■ Exercise directions ■
In the entries below, the lines from the one with "Write part 2" through the one with "crease_melt = CREASE_MELT" are to be copied exactly; both ends count.

■ Data records ■
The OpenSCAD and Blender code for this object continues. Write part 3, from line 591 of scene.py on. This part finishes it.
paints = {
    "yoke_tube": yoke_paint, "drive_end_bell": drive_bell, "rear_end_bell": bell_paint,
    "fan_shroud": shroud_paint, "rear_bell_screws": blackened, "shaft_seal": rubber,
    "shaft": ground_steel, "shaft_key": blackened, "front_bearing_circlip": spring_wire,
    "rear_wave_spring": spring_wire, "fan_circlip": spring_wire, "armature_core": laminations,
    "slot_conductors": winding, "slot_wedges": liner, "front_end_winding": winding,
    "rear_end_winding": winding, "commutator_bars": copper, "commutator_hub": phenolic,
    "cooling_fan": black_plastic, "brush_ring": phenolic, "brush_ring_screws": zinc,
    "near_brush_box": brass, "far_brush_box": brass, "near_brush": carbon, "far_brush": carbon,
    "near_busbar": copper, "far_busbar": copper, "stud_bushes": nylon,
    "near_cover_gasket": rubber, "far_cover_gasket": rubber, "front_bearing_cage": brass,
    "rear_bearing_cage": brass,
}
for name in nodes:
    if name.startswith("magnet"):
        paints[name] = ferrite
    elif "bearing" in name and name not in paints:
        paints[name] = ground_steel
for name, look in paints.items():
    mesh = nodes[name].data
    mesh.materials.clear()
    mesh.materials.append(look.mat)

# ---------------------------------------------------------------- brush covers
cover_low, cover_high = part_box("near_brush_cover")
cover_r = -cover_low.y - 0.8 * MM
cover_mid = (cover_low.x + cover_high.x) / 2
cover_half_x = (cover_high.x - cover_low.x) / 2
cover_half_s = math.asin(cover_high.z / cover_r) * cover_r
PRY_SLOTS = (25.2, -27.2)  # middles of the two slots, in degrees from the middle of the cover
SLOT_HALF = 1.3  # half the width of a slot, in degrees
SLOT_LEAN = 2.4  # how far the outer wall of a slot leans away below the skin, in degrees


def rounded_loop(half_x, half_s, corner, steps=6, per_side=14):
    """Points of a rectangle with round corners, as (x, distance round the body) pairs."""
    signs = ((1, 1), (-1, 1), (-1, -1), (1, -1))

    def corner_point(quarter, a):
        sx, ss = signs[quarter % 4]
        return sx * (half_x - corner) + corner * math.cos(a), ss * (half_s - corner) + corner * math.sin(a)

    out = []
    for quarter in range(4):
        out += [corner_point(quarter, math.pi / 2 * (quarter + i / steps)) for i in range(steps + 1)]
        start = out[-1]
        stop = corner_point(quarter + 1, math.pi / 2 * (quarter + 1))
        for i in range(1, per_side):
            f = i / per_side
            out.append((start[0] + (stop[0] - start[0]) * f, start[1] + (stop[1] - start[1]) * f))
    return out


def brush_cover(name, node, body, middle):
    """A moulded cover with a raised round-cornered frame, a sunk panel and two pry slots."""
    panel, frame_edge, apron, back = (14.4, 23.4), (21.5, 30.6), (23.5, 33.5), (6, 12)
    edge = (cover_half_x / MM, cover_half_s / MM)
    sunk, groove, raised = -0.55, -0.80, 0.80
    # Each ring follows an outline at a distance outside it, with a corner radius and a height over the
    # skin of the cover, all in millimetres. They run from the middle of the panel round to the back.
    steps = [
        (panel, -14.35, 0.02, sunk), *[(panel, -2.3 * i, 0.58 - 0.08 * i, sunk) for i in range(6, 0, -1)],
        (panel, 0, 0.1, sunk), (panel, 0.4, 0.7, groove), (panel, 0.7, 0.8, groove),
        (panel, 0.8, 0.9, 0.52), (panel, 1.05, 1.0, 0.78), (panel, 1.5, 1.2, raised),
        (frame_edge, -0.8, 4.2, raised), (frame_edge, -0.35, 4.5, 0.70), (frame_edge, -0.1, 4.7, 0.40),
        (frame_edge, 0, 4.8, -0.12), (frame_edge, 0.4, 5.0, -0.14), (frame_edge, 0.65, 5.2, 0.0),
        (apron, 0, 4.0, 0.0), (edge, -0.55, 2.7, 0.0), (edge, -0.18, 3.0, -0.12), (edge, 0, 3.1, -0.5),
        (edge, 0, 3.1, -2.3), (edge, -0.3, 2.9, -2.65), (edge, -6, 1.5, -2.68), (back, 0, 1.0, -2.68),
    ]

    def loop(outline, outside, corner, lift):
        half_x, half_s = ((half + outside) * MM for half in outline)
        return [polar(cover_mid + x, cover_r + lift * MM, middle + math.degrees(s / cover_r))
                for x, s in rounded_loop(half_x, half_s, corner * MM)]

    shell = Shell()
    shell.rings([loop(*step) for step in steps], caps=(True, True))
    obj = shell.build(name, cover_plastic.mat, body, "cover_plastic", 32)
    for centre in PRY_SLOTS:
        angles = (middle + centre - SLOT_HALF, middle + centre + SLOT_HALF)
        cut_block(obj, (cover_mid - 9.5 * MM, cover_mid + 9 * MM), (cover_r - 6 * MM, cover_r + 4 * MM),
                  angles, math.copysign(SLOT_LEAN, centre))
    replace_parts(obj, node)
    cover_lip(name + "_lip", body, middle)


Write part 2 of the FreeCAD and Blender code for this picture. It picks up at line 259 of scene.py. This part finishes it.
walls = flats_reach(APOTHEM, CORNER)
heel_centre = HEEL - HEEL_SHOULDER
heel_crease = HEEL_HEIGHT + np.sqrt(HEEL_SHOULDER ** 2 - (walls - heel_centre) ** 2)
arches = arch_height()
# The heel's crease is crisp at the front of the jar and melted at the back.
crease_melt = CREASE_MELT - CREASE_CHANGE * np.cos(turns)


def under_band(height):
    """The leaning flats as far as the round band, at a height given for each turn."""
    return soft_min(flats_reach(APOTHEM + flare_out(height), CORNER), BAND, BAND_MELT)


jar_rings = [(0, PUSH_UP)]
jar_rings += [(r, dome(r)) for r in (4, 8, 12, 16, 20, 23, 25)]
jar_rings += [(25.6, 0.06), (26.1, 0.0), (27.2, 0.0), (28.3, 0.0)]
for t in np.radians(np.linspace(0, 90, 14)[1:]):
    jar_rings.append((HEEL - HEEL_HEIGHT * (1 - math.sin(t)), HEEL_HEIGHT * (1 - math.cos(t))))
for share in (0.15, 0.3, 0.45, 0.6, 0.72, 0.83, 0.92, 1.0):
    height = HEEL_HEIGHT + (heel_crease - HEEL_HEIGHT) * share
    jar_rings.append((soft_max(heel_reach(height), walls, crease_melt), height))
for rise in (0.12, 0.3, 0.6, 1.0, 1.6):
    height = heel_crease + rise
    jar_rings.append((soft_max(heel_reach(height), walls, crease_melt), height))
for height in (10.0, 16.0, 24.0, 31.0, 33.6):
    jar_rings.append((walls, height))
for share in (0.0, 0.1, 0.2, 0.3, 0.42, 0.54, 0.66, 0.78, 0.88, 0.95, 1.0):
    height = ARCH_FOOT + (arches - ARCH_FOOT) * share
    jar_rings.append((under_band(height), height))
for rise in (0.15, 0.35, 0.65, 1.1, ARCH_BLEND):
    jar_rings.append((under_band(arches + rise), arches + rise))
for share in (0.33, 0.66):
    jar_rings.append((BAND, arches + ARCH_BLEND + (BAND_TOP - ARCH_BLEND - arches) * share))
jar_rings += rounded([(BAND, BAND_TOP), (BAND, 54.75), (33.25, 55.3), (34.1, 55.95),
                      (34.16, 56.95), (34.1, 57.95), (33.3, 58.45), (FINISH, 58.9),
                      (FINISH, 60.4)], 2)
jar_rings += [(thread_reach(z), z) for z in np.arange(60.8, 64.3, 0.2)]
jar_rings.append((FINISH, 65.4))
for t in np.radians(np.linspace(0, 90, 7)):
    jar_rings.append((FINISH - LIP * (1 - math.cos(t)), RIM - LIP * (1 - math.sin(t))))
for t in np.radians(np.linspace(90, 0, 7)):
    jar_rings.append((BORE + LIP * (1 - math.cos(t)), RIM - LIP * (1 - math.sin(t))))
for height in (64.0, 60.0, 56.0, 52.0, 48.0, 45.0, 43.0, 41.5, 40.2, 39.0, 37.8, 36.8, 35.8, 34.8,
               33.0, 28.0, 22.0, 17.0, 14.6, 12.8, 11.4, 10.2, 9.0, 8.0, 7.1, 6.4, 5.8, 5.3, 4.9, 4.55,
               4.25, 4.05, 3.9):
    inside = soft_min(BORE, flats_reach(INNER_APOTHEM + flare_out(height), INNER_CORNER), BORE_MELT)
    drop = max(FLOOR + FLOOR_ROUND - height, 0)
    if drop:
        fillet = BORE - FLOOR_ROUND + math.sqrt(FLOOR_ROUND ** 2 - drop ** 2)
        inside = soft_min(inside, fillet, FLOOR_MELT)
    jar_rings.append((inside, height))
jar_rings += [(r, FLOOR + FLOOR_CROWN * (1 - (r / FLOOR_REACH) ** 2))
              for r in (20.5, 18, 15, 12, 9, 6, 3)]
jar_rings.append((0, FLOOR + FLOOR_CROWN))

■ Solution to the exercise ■
Write part 2 of the FreeCAD and Blender code for this picture. It picks up at line 259 of scene.py. This part finishes it.
walls = flats_reach(APOTHEM, CORNER)
heel_centre = HEEL - HEEL_SHOULDER
heel_crease = HEEL_HEIGHT + np.sqrt(HEEL_SHOULDER ** 2 - (walls - heel_centre) ** 2)
arches = arch_height()
# The heel's crease is crisp at the front of the jar and melted at the back.
crease_melt = CREASE_MELT - CREASE_CHANGE * np.cos(turns)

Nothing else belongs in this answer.